Frozen Four preview: With stellar special teams, Ohio State quietly builds a contender

Mason Jobst and Christian Lampasso have led Ohio State to the Frozen Four (photo: Omar Phillips).

There’s nothing flashy about Ohio State hockey.

The top seed in the Midwest Regional, the Buckeyes were still an underdog to Denver in that bracket, largely because the Pioneers were the defending national champions. But it was also because Ohio State was overshadowed all season by a Notre Dame team that went on an extended win streak in the first half and dominated the national conversation about the Big Ten.

So while Notre Dame was garnering all the press, Ohio State was quietly plugging along with the No. 10 offense in the country (3.25 goals per game), the third-best defense (2.08) and the nation’s second-best combined special teams, including the best penalty kill in Division I.

Characteristically low-key, coach Steve Rohlik said: “We’re just really excited to be here and to be a part of such an outstanding event with the three outstanding teams beside us. We’re really excited and humbled to be one of those four.”

In semifinal play, Ohio State faces Minnesota Duluth, the team that eliminated the Buckeyes in overtime in last year’s West Regional. That loss, combined with the way Ohio State ended last year’s regular season on the NCAA tournament bubble, helped the Buckeyes maintain focus throughout 2017-18.

“For our guys, it was a good learning experience,” said Rohlik. “It was great to be part of and I think our guys had a mindset that we didn’t want to wait until the last day of the year to try to get back to the national tournament. It was kind of the way we prepared this year. We wanted to make sure that we had another chance.”

Throughout the current season, Ohio State has remained one of the most consistent teams in the Big Ten and in all of college hockey. In spite of returning a team that had lost two marquee players to graduation who had accounted for nearly a third of their offensive output a season ago, including 26 power-play goals, the Buckeyes managed to build the seventh-best man advantage in the country this year. And they’ve done so without a single player who’s scored more than nine goals on special teams.

“Coach Bittner is a big part of that,” Rohlik said of first-year assistant coach JB Bittner, an Ohio State hockey alum who served as captain in his final two years. “At the end of the day, we don’t look pretty at times, but we find a way to score big power-play goals. And when you have good special teams, it’s going to give you a heck of a chance.”

On the other side of that special-teams equation is the Ohio State penalty kill, which is coached by another first-year assistant, Steve Miller. Miller spent 20 years as an assistant at Denver, one season at Providence and two as director of hockey at Air Force.

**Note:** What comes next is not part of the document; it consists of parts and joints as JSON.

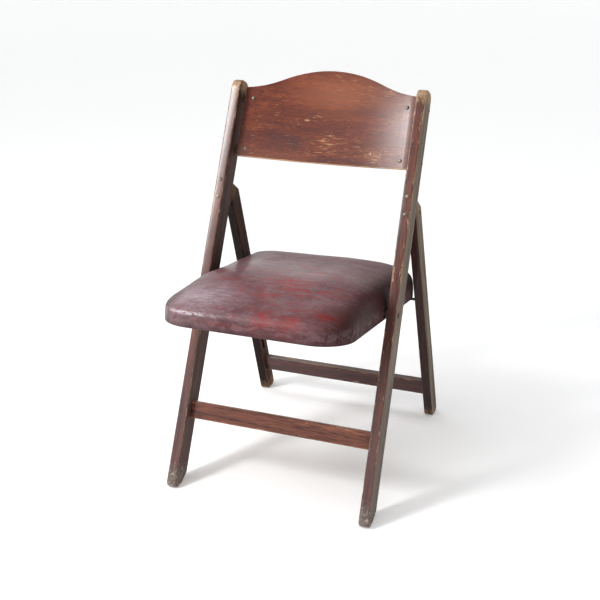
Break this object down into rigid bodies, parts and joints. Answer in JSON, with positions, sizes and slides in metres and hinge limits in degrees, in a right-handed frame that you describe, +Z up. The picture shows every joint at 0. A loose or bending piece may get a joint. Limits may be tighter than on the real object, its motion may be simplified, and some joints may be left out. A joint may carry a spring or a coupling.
{
  "type": "folding chair",
  "caption": "Wooden A-frame folding chair with a padded leathercloth seat and a curved plywood back panel, standing open.",
  "frame": {"origin": "on the floor, under the middle of the open chair's bounding box", "axes": "+Z up, the sitter faces -Y, +X is the sitter's left"},
  "size_m": [0.4538, 0.6165, 0.8361],
  "materials": {
    "stained_timber": "dark reddish-brown stain and worn lacquer",
    "stained_plywood": "reddish-brown stained plywood, worn lacquer",
    "bare_timber": "plain sawn timber, unfinished",
    "leathercloth": "oxblood leathercloth, faded and finely cracked",
    "dull_steel": "dull plated steel",
    "blackened_steel": "darkened steel"
  },
  "bodies": {
    "front_frame": {"left_post": "stained_timber", "right_post": "stained_timber", "front_stretcher": "stained_timber", "back_panel": "stained_plywood", "left_upper_panel_bracket": "dull_steel", "left_upper_panel_rivet": "dull_steel", "left_upper_post_rivet": "dull_steel", "left_lower_panel_bracket": "dull_steel", "left_lower_panel_rivet": "dull_steel", "left_lower_post_rivet": "dull_steel", "left_hinge_plate": "dull_steel", "left_lower_hinge_rivet": "dull_steel", "left_upper_hinge_rivet": "dull_steel", "left_hinge_pin": "blackened_steel", "right_upper_panel_bracket": "dull_steel", "right_upper_panel_rivet": "dull_steel", "right_upper_post_rivet": "dull_steel", "right_lower_panel_bracket": "dull_steel", "right_lower_panel_rivet": "dull_steel", "right_lower_post_rivet": "dull_steel", "right_hinge_plate": "dull_steel", "right_lower_hinge_rivet": "dull_steel", "right_upper_hinge_rivet": "dull_steel", "right_hinge_pin": "blackened_steel"},
    "rear_frame": {"left_rear_leg": "stained_timber", "right_rear_leg": "stained_timber", "rear_stretcher": "stained_timber"},
    "seat": {"seat_front_rail": "bare_timber", "seat_rear_rail": "bare_timber", "left_seat_rail": "bare_timber", "right_seat_rail": "bare_timber", "seat_deck": "bare_timber", "seat_cushion": "leathercloth", "rear_rod": "dull_steel", "left_pivot_bolt": "blackened_steel", "left_pivot_spacer": "dull_steel", "left_rod_clip": "dull_steel", "left_front_clip_screw": "dull_steel", "left_rear_clip_screw": "dull_steel", "right_pivot_bolt": "blackened_steel", "right_pivot_spacer": "dull_steel", "right_rod_clip": "dull_steel", "right_front_clip_screw": "dull_steel", "right_rear_clip_screw": "dull_steel"}
  },
  "joints": [
    {"name": "leg_fold", "type": "hinge", "parent": "front_frame", "child": "rear_frame", "pos_m": [0, 0.11376, 0.55809], "axis": [-1, 0, 0], "range_deg": [0, 44]},
    {"name": "seat_fold", "type": "hinge", "parent": "front_frame", "child": "seat", "pos_m": [0, -0.04193, 0.38146], "axis": [-1, 0, 0], "range_deg": [0, 89]}
  ],
  "couplings": [
    {"joint": "seat_fold", "follows": "leg_fold", "ratio": 2.02}
  ]
}
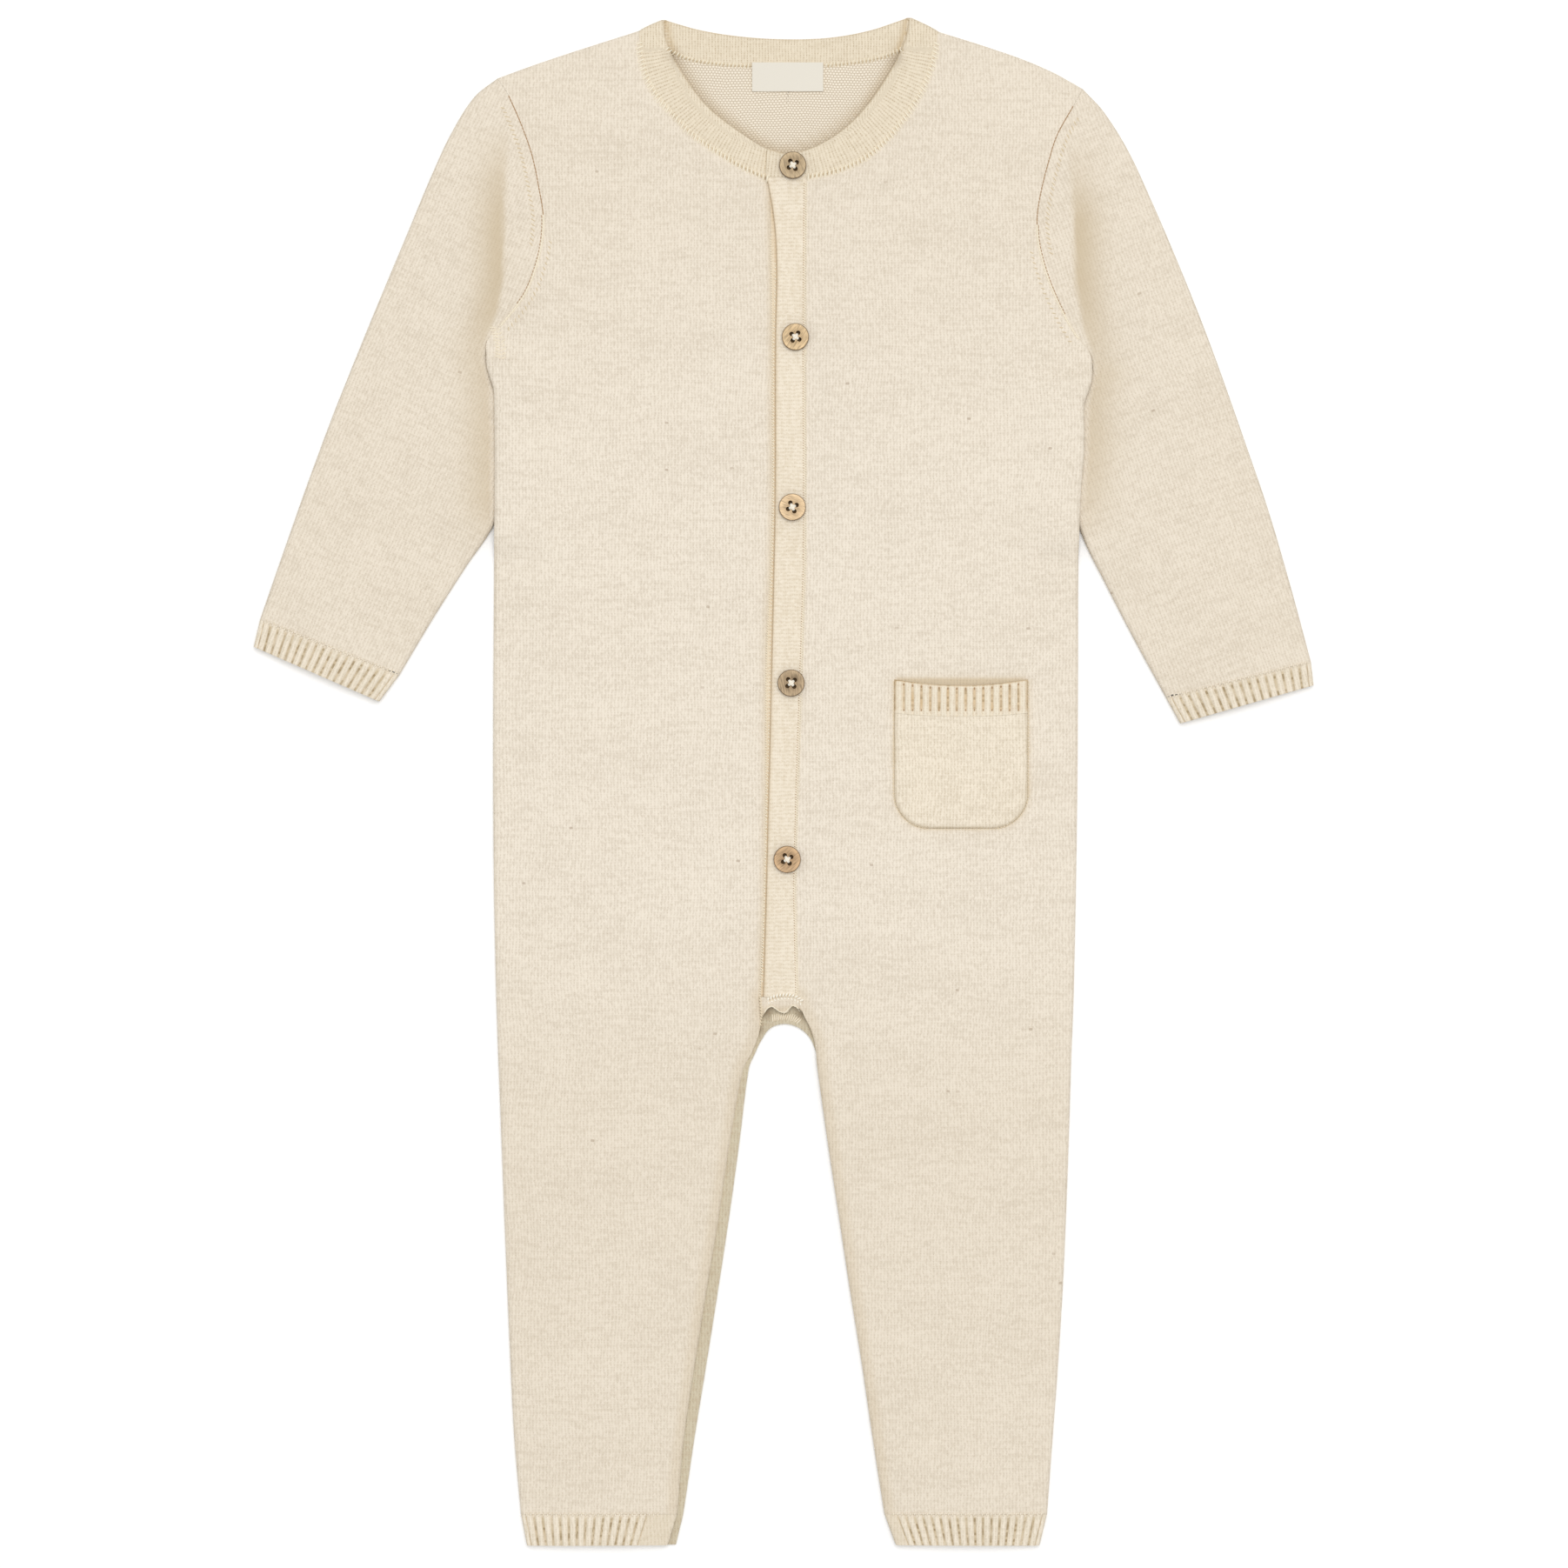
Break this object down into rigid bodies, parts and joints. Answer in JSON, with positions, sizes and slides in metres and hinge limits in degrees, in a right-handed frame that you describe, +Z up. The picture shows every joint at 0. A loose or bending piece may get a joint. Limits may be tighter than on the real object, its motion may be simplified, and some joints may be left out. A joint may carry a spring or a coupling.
{
  "type": "baby romper",
  "caption": "Long-sleeved knitted baby romper laid flat, with a round neckband, a buttoned front placket down to the crotch, ribbed cuffs and a patch pocket.",
  "frame": {"origin": "under the middle of the outline of the laid garment, on the surface that it lies on", "axes": "+Y from the hems towards the neck, +X to the wearer's left (the pocket's side), +Z up out of the buttoned front"},
  "size_m": [0.451, 0.65, 0.0092],
  "materials": {
    "jersey": "fine knitted cotton, oatmeal melange, matt",
    "rib": "ribbed knit, cream, matt",
    "label": "woven label, off-white, soft satin",
    "button": "turned light wood, satin"
  },
  "bodies": {
    "root": {"back": "jersey", "front_right": "jersey", "front_left": "jersey", "sleeve_right": "jersey", "sleeve_left": "jersey", "cuff_sleeve_right": "rib", "cuff_sleeve_left": "rib", "cuff_leg_right": "rib", "cuff_leg_left": "rib", "neckband": "rib", "placket_under": "rib", "placket_top": "rib", "crotch_tab": "jersey", "inseam_band": "rib", "pocket": "jersey", "pocket_rib": "rib", "label": "label", "button_1": "button", "button_2": "button", "button_3": "button", "button_4": "button", "button_5": "button"}
  },
  "joints": []
}
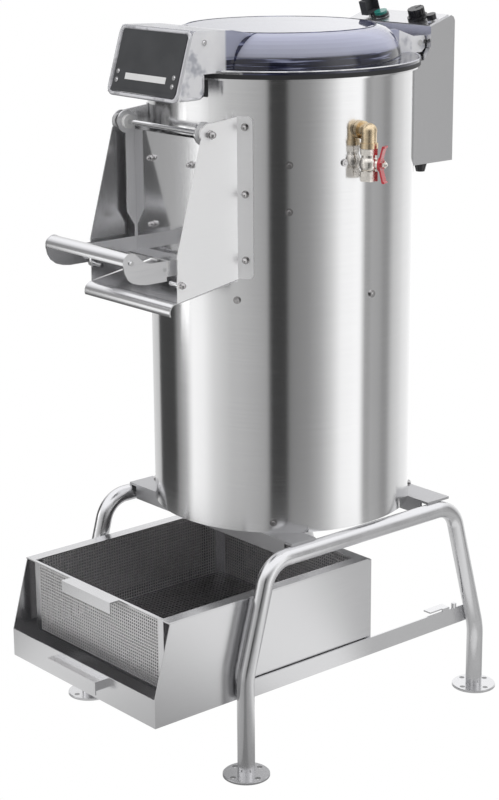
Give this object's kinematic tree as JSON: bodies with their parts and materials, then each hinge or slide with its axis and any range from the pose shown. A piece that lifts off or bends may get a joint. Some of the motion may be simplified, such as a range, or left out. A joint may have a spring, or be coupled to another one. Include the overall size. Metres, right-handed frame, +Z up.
{
  "type": "floor-standing electric potato peeler",
  "caption": "Round steel potato peeler on a tubular stand with a front chute door and handle, clear hinged lid, rear controls, side water valve, and a pull-out tray with a basket.",
  "frame": {"origin": "on the floor under the axis of the round drum, at the centre of the rectangle of the four outer floor bolt holes", "axes": "+Z up along the drum axis; -Y towards the front, where the chute, the door and the tray are; +X towards the side with the water valve"},
  "size_m": [0.5139, 0.75, 1.1793],
  "materials": {
    "stand": "satin stainless",
    "casing": "circumferential brushed stainless",
    "bright": "polished stainless",
    "sheet": "2B stainless sheet",
    "rubber": "matte",
    "abrasive": "coarse grit",
    "castiron": "hammered grey",
    "panel_grey": "fine grain",
    "black": "semi gloss",
    "green": "semi gloss",
    "white": "gloss",
    "red": "gloss",
    "brass": "cast",
    "nickel": "nickel plated",
    "clear": "clear moulded polycarbonate"
  },
  "bodies": {
    "base": {"frame_left": "stand", "frame_right": "stand", "foot_plates": "stand", "rail_left": "stand", "rail_right": "stand", "rail_stops": "stand", "crossbars": "stand", "base_plate": "sheet", "casing": "casing", "rim_seal": "rubber", "casing_screws": "bright", "chamber_floor": "sheet", "drain_pipe": "sheet", "liner": "abrasive", "bearing_housing": "castiron", "shaft_seal": "rubber", "belt": "rubber", "motor": "castiron", "motor_bracket": "sheet", "chute_frame": "sheet", "chute_seal": "rubber", "cheek_left": "sheet", "cheek_right": "sheet", "chute_floor": "sheet", "cheek_nuts": "bright", "hinge_rod": "bright", "latch_pins": "bright", "hinge_block": "black", "control_box": "sheet", "control_panel": "sheet", "cable_gland": "black", "elbow": "brass", "valve_body": "nickel"},
    "disc_rotor": {"disc": "abrasive", "disc_cap": "bright", "spindle": "bright", "driven_pulley": "castiron"},
    "motor_rotor": {"motor_pulley": "castiron"},
    "door": {"door_panel": "sheet", "door_bushes": "white", "door_nuts": "bright"},
    "handle": {"handle_grip": "sheet", "handle_arms": "sheet", "handle_screws": "bright"},
    "lid": {"lid": "clear", "hood_panel": "panel_grey", "hood_label": "white", "panel_screws": "bright", "hinge_pin": "bright"},
    "start_button": {"start_button": "green"},
    "stop_button": {"stop_button": "black"},
    "timer_knob": {"timer_knob": "black"},
    "button_cover": {"button_cover": "panel_grey"},
    "valve_handle": {"valve_handle": "red", "valve_stem": "nickel"},
    "tray": {"tray": "sheet"},
    "basket": {"basket_frame": "sheet", "basket_mesh": "sheet", "basket_floor": "sheet"}
  },
  "joints": [
    {"name": "disc_spin", "type": "hinge", "parent": "base", "child": "disc_rotor", "pos_m": [0, 0, 0.79], "axis": [0, 0, 1], "continuous": true},
    {"name": "motor_spin", "type": "hinge", "parent": "base", "child": "motor_rotor", "pos_m": [0, 0.118, 0.612], "axis": [0, 0, 1], "continuous": true},
    {"name": "door_swing", "type": "hinge", "parent": "base", "child": "door", "pos_m": [0, -0.24, 1.009], "axis": [-1, 0, 0], "range_deg": [0, 55]},
    {"name": "handle_lift", "type": "hinge", "parent": "door", "child": "handle", "pos_m": [0, -0.322, 0.812], "axis": [-1, 0, 0], "range_deg": [0, 30]},
    {"name": "lid_hinge", "type": "hinge", "parent": "base", "child": "lid", "pos_m": [0, 0.226, 1.113], "axis": [-1, 0, 0], "range_deg": [0, 65]},
    {"name": "start_press", "type": "slide", "parent": "base", "child": "start_button", "axis": [0, 0.3168, -0.9485], "range_m": [0, 0.003], "stiffness_N_per_m": 600},
    {"name": "stop_press", "type": "slide", "parent": "base", "child": "stop_button", "axis": [0, 0.3168, -0.9485], "range_m": [0, 0.0025], "stiffness_N_per_m": 600},
    {"name": "timer_turn", "type": "hinge", "parent": "base", "child": "timer_knob", "pos_m": [0.047, 0.26376, 1.1459], "axis": [0, 0.3168, -0.9485], "range_deg": [0, 300]},
    {"name": "cover_flip", "type": "hinge", "parent": "base", "child": "button_cover", "pos_m": [-0.054, 0.25965, 1.14875], "axis": [0, 0.9485, 0.3168], "range_deg": [0, 85]},
    {"name": "valve_turn", "type": "hinge", "parent": "base", "child": "valve_handle", "pos_m": [0.23617, -0.02942, 0.957], "axis": [0.9135, 0.4067, 0], "range_deg": [0, 90]},
    {"name": "tray_slide", "type": "slide", "parent": "base", "child": "tray", "axis": [0, -1, 0], "range_m": [-0.139, 0.15]},
    {"name": "basket_lift", "type": "slide", "parent": "tray", "child": "basket", "axis": [0, 0, 1], "range_m": [0, 0.044]}
  ],
  "couplings": [
    {"joint": "motor_spin", "follows": "disc_spin", "ratio": 3.2}
  ]
}
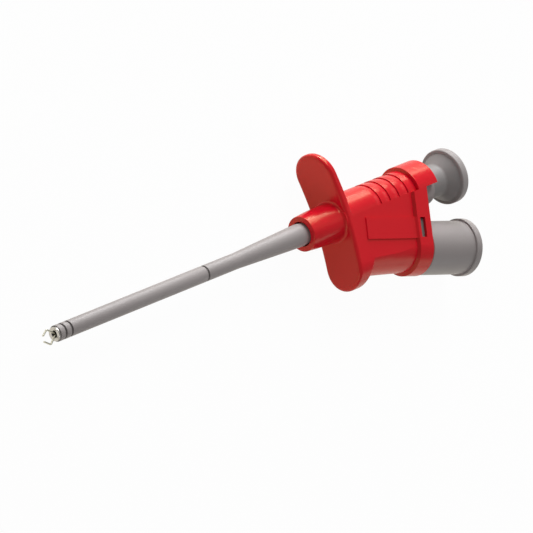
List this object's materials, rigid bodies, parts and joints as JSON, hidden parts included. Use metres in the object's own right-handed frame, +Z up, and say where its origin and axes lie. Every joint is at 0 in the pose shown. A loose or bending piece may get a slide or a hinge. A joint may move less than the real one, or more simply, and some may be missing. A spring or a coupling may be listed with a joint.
{
  "type": "clamp test probe",
  "caption": "Plunger-operated clamp test probe: long insulated tube with a pincer tip, finger guard, ridged grip, thumb button and a tilted shrouded lead socket.",
  "frame": {"origin": "below the middle of the probe's bounding box, at the level of the lowest point of the socket's collar, with the probe lying on its flank", "axes": "+X from the jaws to the thumb button along the main axis; +Y from the lead socket towards the button; +Z up, out of the flank that shows"},
  "size_m": [0.1319, 0.0384, 0.0129],
  "materials": {
    "red_moulding": "red moulded plastic, satin",
    "grey_moulding": "grey moulded plastic, satin",
    "grey_button": "grey moulded plastic, satin, worn smooth",
    "spring_steel": "bright spring steel",
    "plated_brass": "turned brass, plated"
  },
  "bodies": {
    "probe": {"housing": "red_moulding", "insulating_tube": "grey_moulding", "tip_ferrule": "spring_steel", "inner_tube": "spring_steel", "contact_bush": "plated_brass", "spring_washer": "spring_steel", "return_spring": "spring_steel", "socket_insert": "grey_moulding", "contact_sleeve": "grey_moulding", "socket_contact": "plated_brass", "contact_clip": "spring_steel", "leaf_contact": "plated_brass", "leaf_rivet": "plated_brass"},
    "plunger": {"thumb_button": "grey_button", "rod_insert": "plated_brass", "stop_ring": "spring_steel", "push_rod": "spring_steel", "jaw_crimp": "plated_brass"},
    "upper_jaw": {"jaw_upper": "spring_steel"},
    "lower_jaw": {"jaw_lower": "spring_steel"}
  },
  "joints": [
    {"name": "plunger_slide", "type": "slide", "parent": "probe", "child": "plunger", "axis": [-1, 0, 0], "range_m": [0, 0.005], "stiffness_N_per_m": 450, "springref_m": -0.006, "deforming": ["return_spring"]},
    {"name": "upper_jaw_opening", "type": "hinge", "parent": "plunger", "child": "upper_jaw", "pos_m": [-0.0564, 0.00355, 0.00646], "axis": [0, 0, -1], "range_deg": [0, 8.6]},
    {"name": "lower_jaw_opening", "type": "hinge", "parent": "plunger", "child": "lower_jaw", "pos_m": [-0.0564, 0.00311, 0.00646], "axis": [0, 0, 1], "range_deg": [0, 8.6]}
  ],
  "couplings": [
    {"joint": "upper_jaw_opening", "follows": "plunger_slide", "rad_per_m": 30},
    {"joint": "lower_jaw_opening", "follows": "plunger_slide", "rad_per_m": 30}
  ]
}
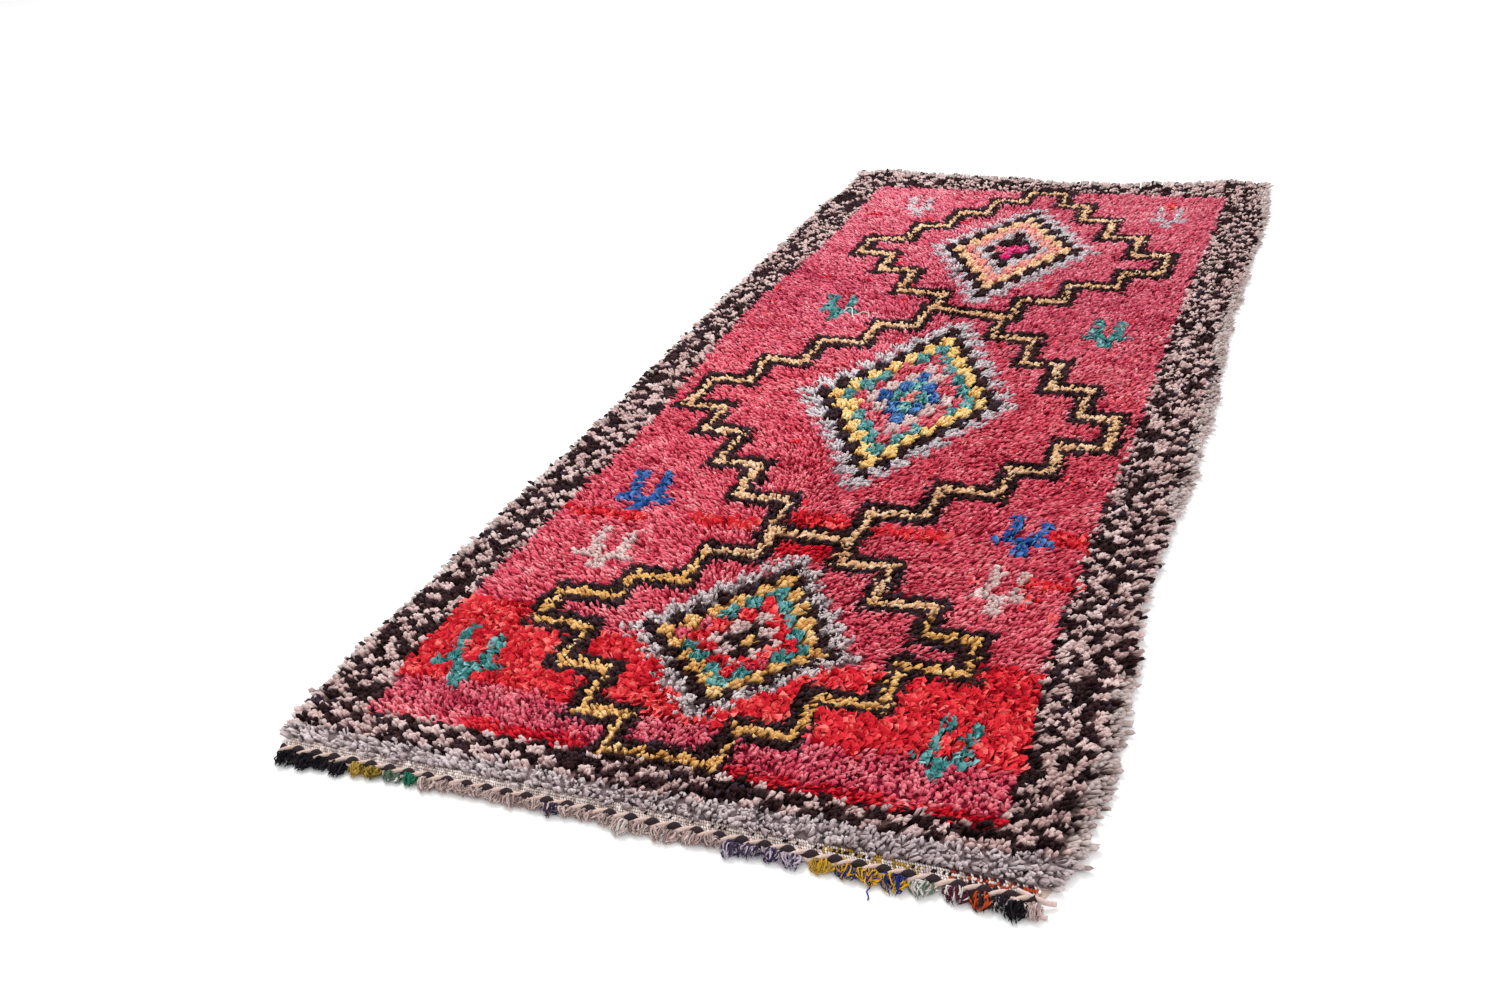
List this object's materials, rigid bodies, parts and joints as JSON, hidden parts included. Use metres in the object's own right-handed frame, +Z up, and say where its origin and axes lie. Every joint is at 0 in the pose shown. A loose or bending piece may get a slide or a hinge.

“Steve Miller came in and we tweaked a lot of things on the penalty kill and just kind of turned it over to him,” Rohlik said. “And when you’ve got a goaltender that makes saves, he’s your best penalty killer.”

That goaltender is Sean Romeo, who spent his first two seasons on the Maine roster and who sat out the 2016-17 season at Ohio State after transferring. Romeo has been among the nation’s best and steadiest goaltenders this season, in or near the top 10 in both GAA and save percentage, something that doesn’t surprise Rohlik.

“I saw it when he came here last year as a redshirt,” Rohlik said. “Not many guys have the preparation and the focus that he has, and it was amazing what he did last year knowing that he wasn’t going to play a game, so I knew that there was something special there.

“He got off to a good start. He’s just been rock solid. He never wavers. He’s just been focused. Every day is the same for him. When the guy in the net’s like that, it gives your team a lot of confidence.”

Ohio State’s roster may not be filled with household names, but five Buckeyes players have netted a dozen or more goals this season. Mason Jobst, who leads with 21 goals, is part of an outstanding yet largely unknown junior class that includes forwards Freddy Gerard, Dakota Joshua and John Wiitala, plus defensemen Wyatt Ege and Sasha Larocque.

In facing off against Minnesota Duluth again this year, Rohlik said that his veteran team’s experience will be helpful but that the Buckeyes need a better game than the one they had when they beat Denver 5-1 to reach this point.

“We’re going to have to,” said Rohlik. “As soon as you get satisfied, you get passed up.”